The greatest moment was when Lily was three and a half. It was just after [my project] The Civil War came out. We were walking down from the Coliseum Bookstore in New York. Up ahead, thirty or forty feet away, some people had stopped and they recognized me. Just in the two weeks since the broadcast, she is now realizing this is a whole new world for our family. So she squeezes my hand in warning and says, ‘Look, Dada, they want Kenburns.’ It was such a beautiful warning. To her I’m ‘Dada.’ To me, I’m me. But she knew that there was this other thing called “Kenburns.”

How often do you see them?

Sarah Burns and her husband, David McMahon, and I work on films together. I live in New Hampshire and they live in Brooklyn, as does, apparently, a quarter of the world. Recently, my little girls live in Brooklyn, too and commute to Manhattan when it’s my time with them. So it’s a rare day that I don’t talk to at least 3, if not 4, of my daughters every single day.

Describe yourself as father in three words.

Loving, protective, insistent.

Describe your father as a father in three words.

Smart, scared, trying. My father was an anthropologist. He was the smartest person I know, but he was a Maserati without a clutch. He knew everything, but didn’t have the way, the tools, the chemistry, whatever you want to call it to put that stuff into gear. I feel very compassionate about him and love him tremendously and miss him.

What are your weaknesses as a father?

I’ve noticed with the second bunch that I’m a little bit more impatient, and I think I’m manipulative. I think that whatever smartness I might have can get in your way when you try to control outcomes.

What heirloom did your father give to you if any?

He gave me photographs. His avocation was as a still photographer. He also gave me jazz records that, at the time, didn’t interest me. Then I devoted a good deal of my professional life to understanding jazz. Without being snobbish about it, jazz has kept me connected me to him.

What heirloom do you want to leave for your daughters?

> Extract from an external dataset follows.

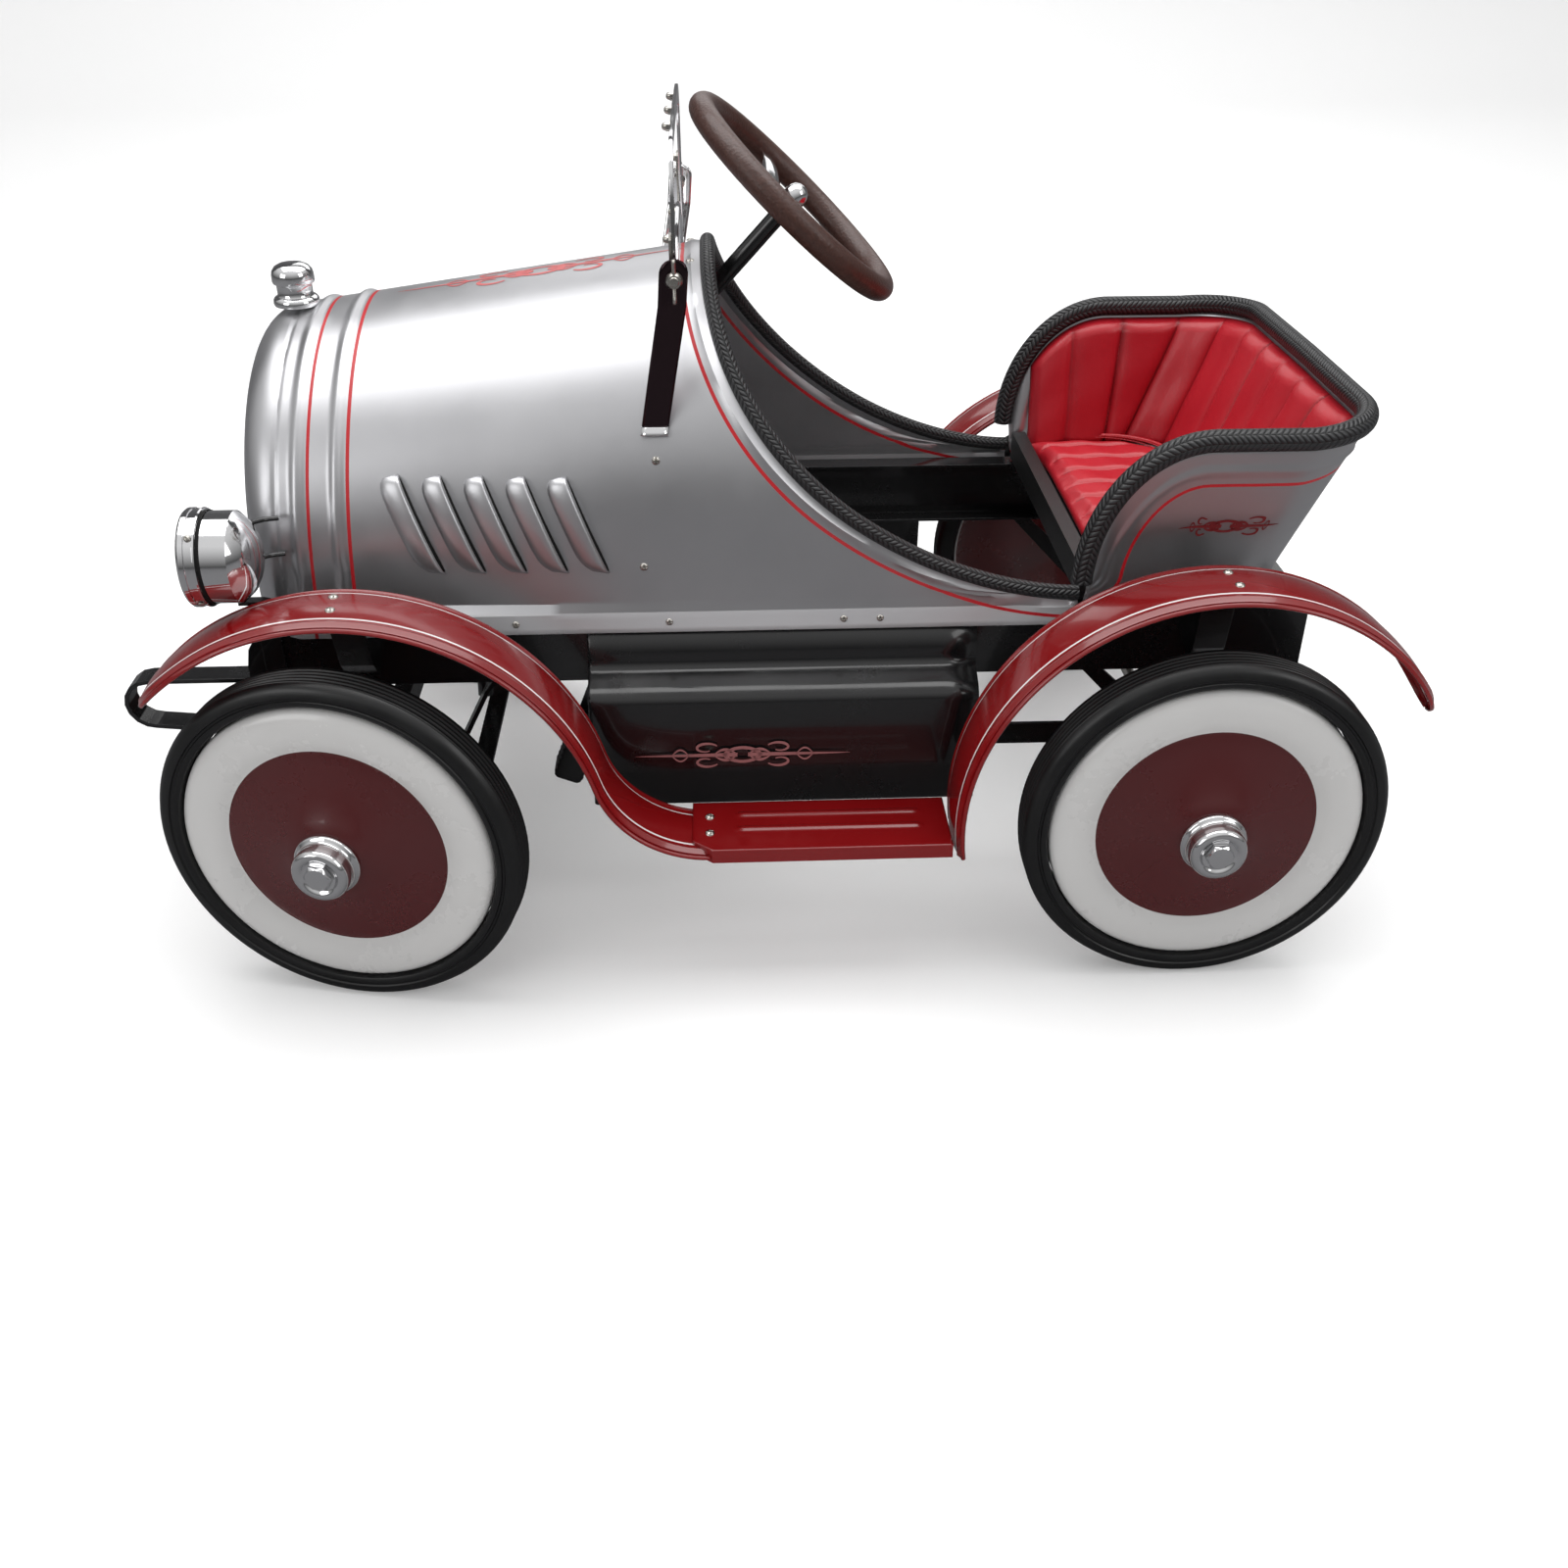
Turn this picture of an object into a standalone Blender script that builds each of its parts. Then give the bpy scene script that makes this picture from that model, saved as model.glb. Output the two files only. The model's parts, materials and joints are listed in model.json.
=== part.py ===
"""Child's pedal car with a steered front axle, a cranked rear axle, swinging pedals and a folding windscreen frame.

Metres, +Z up, +X towards the rear of the car, -Y is the car's left side. The origin is on the floor, midway
between the front of the axle straps and the tips of the rear fenders.
"""

import math

import bmesh
import bpy
from mathutils import Matrix, Vector

# Driving dimensions: layout
WHEELBASE = 0.574
AXLE_SETBACK = 0.011
FRONT_OVERHANG = 0.157
REAR_OVERHANG = 0.152
WHEEL_FACE_Y = 0.245
FRONT_X = -(AXLE_SETBACK + WHEELBASE + FRONT_OVERHANG + REAR_OVERHANG) / 2 + FRONT_OVERHANG
KINGPIN_X = FRONT_X + AXLE_SETBACK
REAR_X = KINGPIN_X + WHEELBASE
GAP = 0.0004
SHEET = 0.0018

# Wheels
TYRE_RADIUS = 0.125
TYRE_WIDTH = 0.030
DISC_RADIUS = 0.1075
CENTRE_RADIUS = 0.0752
CENTRE_DEPTH = 0.0036
HUB_RISE = 0.0134
HUB_RADIUS = 0.0227
CAP_RADIUS = 0.0196
CAP_HEIGHT = 0.0172
AXLE_RADIUS = 0.006
AXLE_REACH = 0.020
WHEEL_STEPS = 28

# Body shell
BODY_HALF_WIDTH = 0.148
NOSE_TAPER = 0.007
NOSE_HALF_WIDTH = BODY_HALF_WIDTH - NOSE_TAPER
BODY_BOTTOM_Z = 0.235
FLANGE_TOP_Z = 0.250
COWL_TOP_Z = 0.456
NOSE_TOP_Z = 0.424
NOSE_FRONT = -0.056
NOSE_REAR = 0.020
CAP_X = -0.030
COWL_REAR = 0.2505
COCKPIT_REAR = 0.503
COCKPIT_SILL_Z = 0.258
COCKPIT_POWER = 1.75
TRIM_RADIUS = 0.005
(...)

I know only one thing that’s true. One equation, the equation of the universe. This was told to me by a woman I called my French mother. Her name was Marielle Bancou. She was the wife of William Segal, a great painter. She said to me and my wife, ‘Love multiplies.’ I don’t know of anything truer than that. Love multiplies.

Describe the dad special for dinner.

Dad’s special involves grilling and it involves this secret recipe that I stole from a friend and completely appropriated: boneless chicken thighs with maple syrup. My kids think its candy — and I don’t mean my little kids. My big kids too. And I’m a rockstar at that moment, for the nanosecond, it takes them to say, ‘Wow, Dad, this is really good.’

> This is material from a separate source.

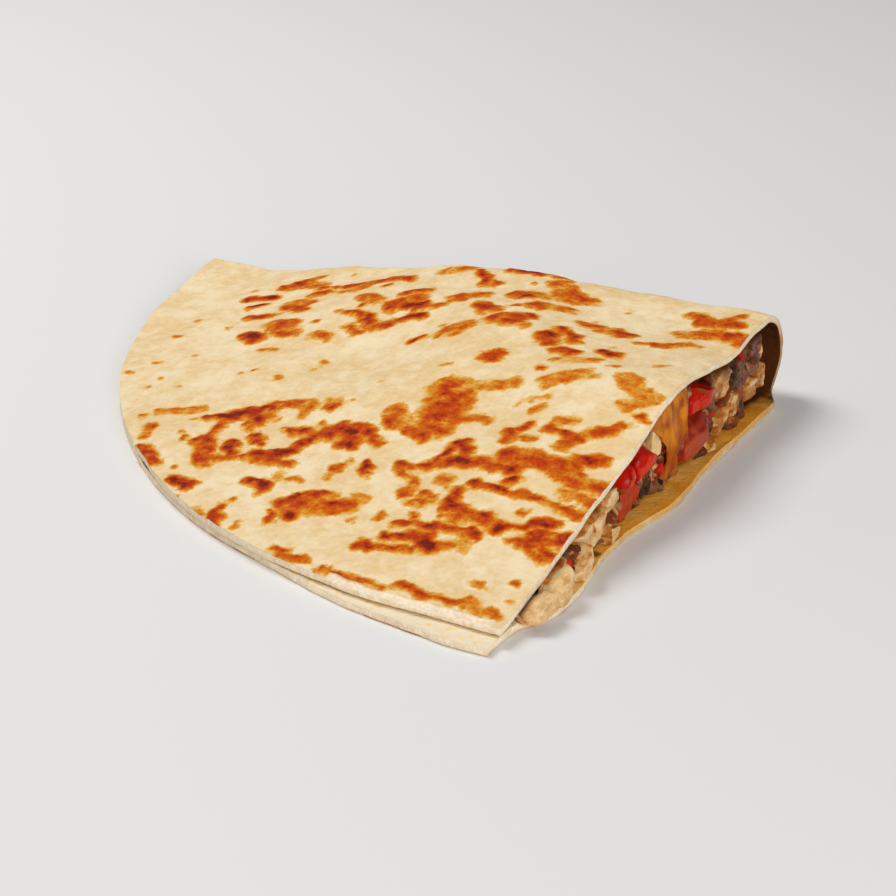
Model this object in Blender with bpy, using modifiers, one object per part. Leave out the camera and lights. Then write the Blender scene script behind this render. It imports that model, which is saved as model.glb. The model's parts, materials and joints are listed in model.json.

Are you religious, and are you raising your children in that tradition?

I am not religious in the agreed upon, acceptable thing. We don’t go to church. We don’t have catechisms. We don’t do things. But I believe in a higher power, and I have communicated that to my kids, some of whom, grown, accept or don’t accept that. I fundamentally believe that one plus one in the rational world always equals 2. But the thing that actually interests us is where one and one equals three, and it comes from art, it comes from sex, it comes from relationships, it comes from love, particularly of children, and it comes from faith.

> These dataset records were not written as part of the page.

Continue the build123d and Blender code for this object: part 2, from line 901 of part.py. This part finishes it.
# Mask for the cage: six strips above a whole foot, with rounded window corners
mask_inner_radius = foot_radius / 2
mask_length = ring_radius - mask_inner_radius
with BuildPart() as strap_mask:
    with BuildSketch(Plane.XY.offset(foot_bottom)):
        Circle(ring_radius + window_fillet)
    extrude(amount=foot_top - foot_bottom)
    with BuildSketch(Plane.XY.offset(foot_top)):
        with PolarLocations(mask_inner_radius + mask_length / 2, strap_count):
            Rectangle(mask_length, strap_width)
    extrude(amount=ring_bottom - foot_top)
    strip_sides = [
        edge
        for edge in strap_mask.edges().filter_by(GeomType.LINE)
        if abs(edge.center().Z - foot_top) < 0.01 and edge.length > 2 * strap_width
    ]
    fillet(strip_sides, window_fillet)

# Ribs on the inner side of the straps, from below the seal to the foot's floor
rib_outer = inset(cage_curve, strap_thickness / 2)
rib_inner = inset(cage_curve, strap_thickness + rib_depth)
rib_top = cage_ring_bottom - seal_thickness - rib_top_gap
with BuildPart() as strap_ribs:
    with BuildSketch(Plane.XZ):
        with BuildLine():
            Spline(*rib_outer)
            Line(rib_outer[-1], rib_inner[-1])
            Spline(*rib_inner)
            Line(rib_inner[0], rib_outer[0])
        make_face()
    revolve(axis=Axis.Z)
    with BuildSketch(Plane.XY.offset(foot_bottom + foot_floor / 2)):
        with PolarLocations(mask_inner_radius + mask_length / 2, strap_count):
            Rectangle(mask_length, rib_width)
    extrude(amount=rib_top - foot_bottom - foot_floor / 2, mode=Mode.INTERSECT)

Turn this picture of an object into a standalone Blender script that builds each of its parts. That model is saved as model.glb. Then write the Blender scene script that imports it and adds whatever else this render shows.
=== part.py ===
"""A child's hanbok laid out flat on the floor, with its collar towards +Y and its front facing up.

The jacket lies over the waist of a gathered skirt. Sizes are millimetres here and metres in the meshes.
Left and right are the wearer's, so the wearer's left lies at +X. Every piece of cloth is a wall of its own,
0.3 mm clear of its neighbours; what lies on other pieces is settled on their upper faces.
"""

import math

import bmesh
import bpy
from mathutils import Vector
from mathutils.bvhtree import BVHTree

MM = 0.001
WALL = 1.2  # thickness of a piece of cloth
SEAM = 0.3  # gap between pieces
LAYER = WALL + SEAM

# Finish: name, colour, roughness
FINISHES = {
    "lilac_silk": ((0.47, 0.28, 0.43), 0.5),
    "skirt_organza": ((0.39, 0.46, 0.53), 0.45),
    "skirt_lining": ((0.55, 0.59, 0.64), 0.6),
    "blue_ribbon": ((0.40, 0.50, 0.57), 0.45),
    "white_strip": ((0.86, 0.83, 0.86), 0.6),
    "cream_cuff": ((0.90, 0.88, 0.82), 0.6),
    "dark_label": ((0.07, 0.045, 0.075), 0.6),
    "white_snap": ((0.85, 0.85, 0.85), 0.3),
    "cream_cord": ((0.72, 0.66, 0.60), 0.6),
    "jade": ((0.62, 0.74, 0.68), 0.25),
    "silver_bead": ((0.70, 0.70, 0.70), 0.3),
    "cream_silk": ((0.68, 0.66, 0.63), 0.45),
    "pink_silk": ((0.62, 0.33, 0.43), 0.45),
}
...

Besides saying it how do you let your children know that you love them?

The first and obvious one is touch. We’re pretty touchy-feely. We call it ‘hudging and mudging’ in my family. We’re just always touching and holding each other and things like that and there’s a kind of intimacy. When they were little, after every dinner my big girls would get out of their seats and sit on my lap until it was really kind of hard to juggle these two girls, preteens and teenagers on my lap, one on each leg. That’s heaven to me.